Only the lines from the one containing "socket_height = SOCKET[0][1]" through the one containing "gilt limbless form." are to be copied, exactly and with both ends kept.

════

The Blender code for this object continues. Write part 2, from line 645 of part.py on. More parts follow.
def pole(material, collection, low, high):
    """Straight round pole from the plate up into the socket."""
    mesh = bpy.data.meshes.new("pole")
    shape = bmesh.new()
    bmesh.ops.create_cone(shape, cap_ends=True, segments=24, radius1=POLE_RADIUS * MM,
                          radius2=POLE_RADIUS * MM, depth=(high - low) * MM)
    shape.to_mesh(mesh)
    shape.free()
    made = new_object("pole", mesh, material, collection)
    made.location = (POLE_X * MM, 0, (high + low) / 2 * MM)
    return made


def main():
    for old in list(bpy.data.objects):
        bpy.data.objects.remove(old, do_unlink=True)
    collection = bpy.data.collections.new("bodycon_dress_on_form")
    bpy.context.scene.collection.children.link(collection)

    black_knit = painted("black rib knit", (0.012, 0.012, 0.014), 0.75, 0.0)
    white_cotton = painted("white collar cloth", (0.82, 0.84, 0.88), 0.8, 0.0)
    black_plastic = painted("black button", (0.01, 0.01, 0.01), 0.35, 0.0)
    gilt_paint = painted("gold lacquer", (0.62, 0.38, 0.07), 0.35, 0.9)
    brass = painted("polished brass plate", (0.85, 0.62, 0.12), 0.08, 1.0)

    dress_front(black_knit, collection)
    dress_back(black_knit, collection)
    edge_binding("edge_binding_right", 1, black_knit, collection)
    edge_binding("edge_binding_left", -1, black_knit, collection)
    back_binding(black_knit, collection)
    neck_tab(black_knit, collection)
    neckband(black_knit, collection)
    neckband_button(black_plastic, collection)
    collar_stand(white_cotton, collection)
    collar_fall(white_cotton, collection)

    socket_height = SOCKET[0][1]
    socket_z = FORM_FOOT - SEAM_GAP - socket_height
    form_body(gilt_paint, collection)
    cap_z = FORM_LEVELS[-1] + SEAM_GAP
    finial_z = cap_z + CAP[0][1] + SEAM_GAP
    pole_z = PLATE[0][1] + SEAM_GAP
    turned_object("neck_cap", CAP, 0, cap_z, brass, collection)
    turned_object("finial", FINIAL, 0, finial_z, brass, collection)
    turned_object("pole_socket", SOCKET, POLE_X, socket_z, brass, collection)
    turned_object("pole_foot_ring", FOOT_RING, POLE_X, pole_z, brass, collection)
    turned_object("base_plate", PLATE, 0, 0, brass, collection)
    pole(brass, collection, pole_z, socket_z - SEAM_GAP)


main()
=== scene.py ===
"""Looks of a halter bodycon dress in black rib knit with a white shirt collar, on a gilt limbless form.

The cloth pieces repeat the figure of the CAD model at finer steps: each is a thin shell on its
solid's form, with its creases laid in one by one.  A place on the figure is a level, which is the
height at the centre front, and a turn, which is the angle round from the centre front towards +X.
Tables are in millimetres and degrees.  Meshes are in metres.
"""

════

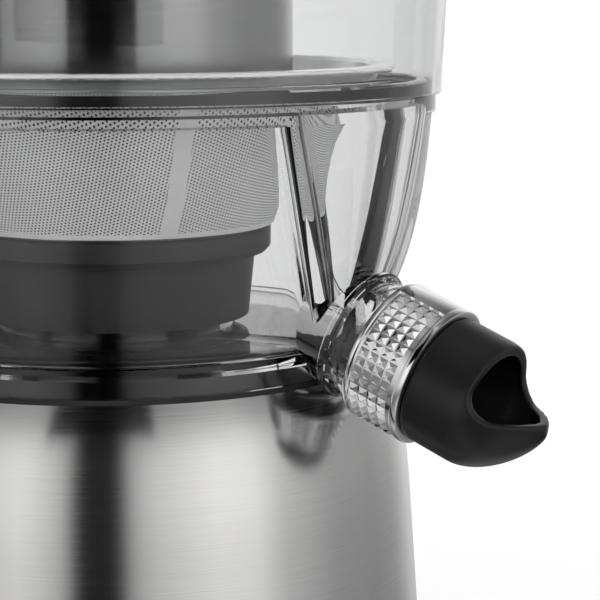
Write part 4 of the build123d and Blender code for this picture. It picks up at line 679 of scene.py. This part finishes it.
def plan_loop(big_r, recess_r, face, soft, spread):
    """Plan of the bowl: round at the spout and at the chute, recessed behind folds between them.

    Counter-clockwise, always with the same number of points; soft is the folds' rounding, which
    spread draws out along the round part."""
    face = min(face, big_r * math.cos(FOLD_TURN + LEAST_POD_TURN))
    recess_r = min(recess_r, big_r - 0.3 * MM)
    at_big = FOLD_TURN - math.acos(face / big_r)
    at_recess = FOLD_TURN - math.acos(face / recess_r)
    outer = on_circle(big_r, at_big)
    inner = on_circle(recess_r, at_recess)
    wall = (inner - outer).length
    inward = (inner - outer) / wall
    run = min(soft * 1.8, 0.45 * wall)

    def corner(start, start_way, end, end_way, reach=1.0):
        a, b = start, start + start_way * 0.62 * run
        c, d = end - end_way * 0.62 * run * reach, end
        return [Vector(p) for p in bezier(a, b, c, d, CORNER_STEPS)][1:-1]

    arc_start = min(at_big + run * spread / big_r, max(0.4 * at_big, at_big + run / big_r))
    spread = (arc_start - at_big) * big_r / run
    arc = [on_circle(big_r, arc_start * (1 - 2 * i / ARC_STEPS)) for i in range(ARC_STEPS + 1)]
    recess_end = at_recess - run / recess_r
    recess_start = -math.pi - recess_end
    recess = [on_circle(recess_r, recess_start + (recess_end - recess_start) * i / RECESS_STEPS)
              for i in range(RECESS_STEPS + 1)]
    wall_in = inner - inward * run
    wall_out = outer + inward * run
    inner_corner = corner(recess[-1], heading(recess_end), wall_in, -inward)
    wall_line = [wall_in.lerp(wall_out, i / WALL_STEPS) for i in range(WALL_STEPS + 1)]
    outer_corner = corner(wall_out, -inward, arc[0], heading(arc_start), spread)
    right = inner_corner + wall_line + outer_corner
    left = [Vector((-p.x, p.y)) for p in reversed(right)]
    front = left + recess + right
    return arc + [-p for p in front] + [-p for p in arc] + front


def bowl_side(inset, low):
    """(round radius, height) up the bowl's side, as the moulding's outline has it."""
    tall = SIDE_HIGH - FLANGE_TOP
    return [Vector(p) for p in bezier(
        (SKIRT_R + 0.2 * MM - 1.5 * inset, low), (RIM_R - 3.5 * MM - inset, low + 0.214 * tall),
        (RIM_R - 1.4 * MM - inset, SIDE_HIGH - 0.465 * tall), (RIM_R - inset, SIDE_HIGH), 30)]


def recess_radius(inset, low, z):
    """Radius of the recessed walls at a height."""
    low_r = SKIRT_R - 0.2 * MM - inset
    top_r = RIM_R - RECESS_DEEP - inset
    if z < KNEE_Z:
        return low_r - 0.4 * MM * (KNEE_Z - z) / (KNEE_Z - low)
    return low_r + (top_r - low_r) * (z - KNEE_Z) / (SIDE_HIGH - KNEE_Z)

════

**Solution for this exercise**.
    socket_height = SOCKET[0][1]
    socket_z = FORM_FOOT - SEAM_GAP - socket_height
    form_body(gilt_paint, collection)
    cap_z = FORM_LEVELS[-1] + SEAM_GAP
    finial_z = cap_z + CAP[0][1] + SEAM_GAP
    pole_z = PLATE[0][1] + SEAM_GAP
    turned_object("neck_cap", CAP, 0, cap_z, brass, collection)
    turned_object("finial", FINIAL, 0, finial_z, brass, collection)
    turned_object("pole_socket", SOCKET, POLE_X, socket_z, brass, collection)
    turned_object("pole_foot_ring", FOOT_RING, POLE_X, pole_z, brass, collection)
    turned_object("base_plate", PLATE, 0, 0, brass, collection)
    pole(brass, collection, pole_z, socket_z - SEAM_GAP)


main()
=== scene.py ===
"""Looks of a halter bodycon dress in black rib knit with a white shirt collar, on a gilt limbless form.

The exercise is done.